Kedua saling diatas adalah prinsip yang sangat dipegang teguh oleh masyarakat Sumbawa guna terwujudnya suasana masyarakat atau keluarga yang harmonis. Jika orang Sumbawa tidak terlibat dalam acara atau boat mate atau boat telas mereka akan mendapat sanksi sosial, yaitu akan dibicarakan atau dicemooh dengan kata nonda ila no tama boat desa darat atau boat mate telas, ndi siong bau kubir diri (tidak malu jika tidak membantu acara orang mati ataupun acara daur hidup, nanti dia tidak bisa kubur sendiri). Sehingga lawas, saling sayang, saling pendi dan sanksi sosial tersebut yang membuat orang Sumbawa malu atau kangila jika tidak terlibat membantu orang lain.
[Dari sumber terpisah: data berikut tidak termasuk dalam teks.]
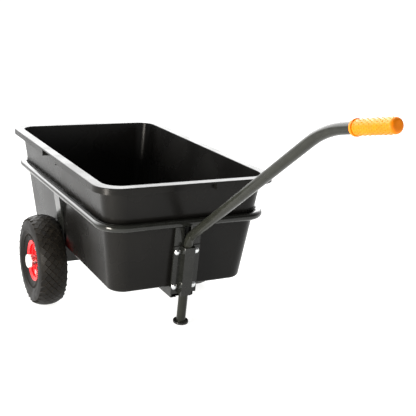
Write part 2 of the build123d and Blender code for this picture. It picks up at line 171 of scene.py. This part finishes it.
def dust_group():
    """A mask of dust: what settles on faces that look up, and patches of haze elsewhere."""
    level_from = 0.3                        # a face this steep starts to hold dust
    tree, given, out = new_group("Settled dust", {"Amount": 0.3, "Patch Scale": 20.0, "Haze": 0.2}, ("Mask",))
    place = add(tree, "ShaderNodeTexCoord", (-900, 200))
    face = add(tree, "ShaderNodeNewGeometry", (-900, -100))
    parts = add(tree, "ShaderNodeSeparateXYZ", (-700, -100))
    join(tree, face.outputs["Normal"], parts.inputs[0])
    up = ramp(tree, parts.outputs["Z"], level_from, 1.0, at=(-500, -100))
    up = maths(tree, "ADD", up, given.outputs["Haze"], (-300, -100), True)
    patch = noise(tree, place, given.outputs["Patch Scale"], 5, 0.65, (-650, 200))
    kept = ramp(tree, patch, 0.4, 0.7, at=(-350, 200))
    mask = maths(tree, "MULTIPLY", up, kept, (-100, 100))
    join(tree, maths(tree, "MULTIPLY", mask, given.outputs["Amount"], (100, 100), True), out.inputs["Mask"])
    return tree


grain, edges, dust = grain_group(), edge_group(), dust_group()


def use(tree, group, at, **values):
    """Places a group in a material, with a value for each of its sockets."""
    node = add(tree, "ShaderNodeGroup", at, node_tree=group)
    for name, value in values.items():
        node.inputs[name.replace("_", " ")].default_value = value
    return node


# ------------------------------------------------------------------ finishes
dust_dulls = 0.5        # how much roughness a full layer of dust adds


def finish_of(name, colour, second, edge_wear_and_sheen_colour, dust_colour, rough=(0.3, 0.4), metallic=0.0, level=0.5,
              coat=0.0, coat_rough=0.1, bump=0.2, depth=0.05 * MM, grain_scale=900.0, wave_scale=14.0,
              wave_share=0.5, edge=0.3, edge_break=120.0, dust_amount=0.2, patch=20.0, haze=0.2):
    """A coloured finish with grain, edges lightened for rubbed wear and, on the tub and tyre, for a painted
    highlight, and dust. Colours are linear (r, g, b).
    """
    material = bpy.data.materials.new(name)
    material.use_nodes = True
    tree = material.node_tree
    shader = tree.nodes["Principled BSDF"]
    shader.inputs["Metallic"].default_value = metallic
    shader.inputs["Specular IOR Level"].default_value = level
    shader.inputs["Coat Weight"].default_value = coat
    shader.inputs["Coat Roughness"].default_value = coat_rough
    texture = use(tree, grain, (-1100, 0), Grain_Scale=grain_scale, Wave_Scale=wave_scale,
                  Wave_Share=wave_share)
    # edge mask: rubbed wear, and a painted highlight where the edge colour is set for it
    edge_wear_and_sheen = use(tree, edges, (-1100, 250), Amount=edge, Break_Scale=edge_break)
    settled = use(tree, dust, (-1100, 450), Amount=dust_amount, Patch_Scale=patch, Haze=haze)
    mottle, dusty = texture.outputs["Mottle"], settled.outputs["Mask"]

    base = mix_colour(tree, mottle, (*colour, 1), (*second, 1), (-800, 100))
    base = mix_colour(tree, edge_wear_and_sheen.outputs["Mask"], base, (*edge_wear_and_sheen_colour, 1), (-600, 200))
    base = mix_colour(tree, dusty, base, (*dust_colour, 1), (-400, 300))
    join(tree, base, shader.inputs["Base Color"])

    gloss = ramp(tree, mottle, 0.0, 1.0, rough[0], rough[1], at=(-600, -50))
    dulled = maths(tree, "MULTIPLY", dusty, dust_dulls, (-600, -150))
    join(tree, maths(tree, "ADD", gloss, dulled, (-400, -50), True), shader.inputs["Roughness"])

    relief = add(tree, "ShaderNodeBump", (-300, -300))
    relief.inputs["Strength"].default_value = bump
    relief.inputs["Distance"].default_value = depth
    join(tree, texture.outputs["Height"], relief.inputs["Height"])
    join(tree, relief.outputs["Normal"], shader.inputs["Normal"])
    return material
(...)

Era modernisasi dan abad globalisasi tentu menjadi tantangan dalam melestarikan kearifan lokal. Salah satunya adalah tradisi Rajang Basa yang sudah mapan dalam kehidupan masyarakat Sumbawa lantaran sudah banyak yang menyediakan makanan prasmanan, dan tentunya tidak membutuhkan adanya Rajang Basa dalam menyiapkan berbagai makanan di acara pernikahan, sunatan, dan hajatan.
Saya melihat prasmanan hanya digunakan oleh masyarakat Sumbawa yang tinggal di perkotaan, sedangkan di desa-desa masih mempertahankan tradisi Rajang Basa, karena tradisi ini merupakan nilai yang lahir dari ajaran agama Islam dan menganjurkan saling tolong menolong dalam kebaikan.